On Wed, 1 Aug 2007, Oliver Keeble wrote:
> Hi Andreas,
>
> First a couple of specifics - I know of nothing on the WN which requires
> you to install Castor, nor to use DAG. Please give details.
>
> Second, on the topic of using third party repositories, we've received a
> lot of feedback that the 'externals' repositories we have had up to now
> are not acceptable as they are unmaintained. Thus we are moving to the
> only alternative available given our resources - relying on repositories
> maintained by 3rd parties (currently only jpackage, but possibly in
> future including DAG too). CERN maintains mirrors of both of these which
> you are free to use.
Hi Oliver,
What a lot of software (jpackage, and worse yet, dag) to get a handful
of RPMs that could be kept in the glite external area at CERN..

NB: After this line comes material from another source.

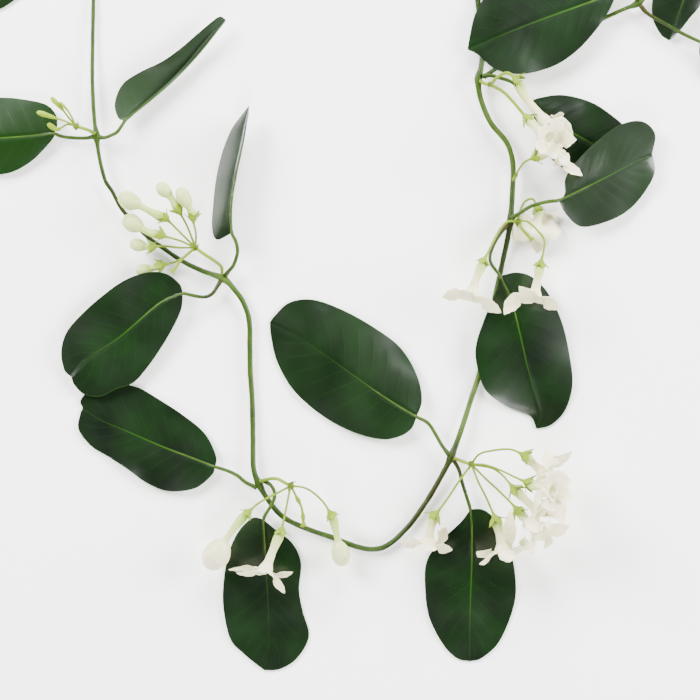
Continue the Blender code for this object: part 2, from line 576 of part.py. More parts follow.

As a test this morning while eating my breakfast I created a minimal
repository from the jpackage repo to see what extras would be needed to
install a glite 3.1 32-bit worker node on a fresh SL 4 Update 5 (not SLC4)
installation:
# yum install glite-WN glite-TORQUE_client
Except for jdk 1.5, the packages not provided by SL4 and the
glite 3.1 repo at CERN are:
classpathx-jaxp-1.0-0.1.beta1.10jpp.noarch.rpm
log4j-1.2.14-3jpp.noarch.rpm
perl-SOAP-Lite-0.65.6-1.noarch.rpm
xml-commons-1.3.03-10jpp.noarch.rpm
xml-commons-jaxp-1.3-apis-1.3.03-10jpp.noarch.rpm
and perl-SOAP-Lite I had to scrounge from CERN SLC4 since it is not in the
main body of SL4 RPMs.
This isn't a big set of RPMs, IMO. Just my 2 cents worth..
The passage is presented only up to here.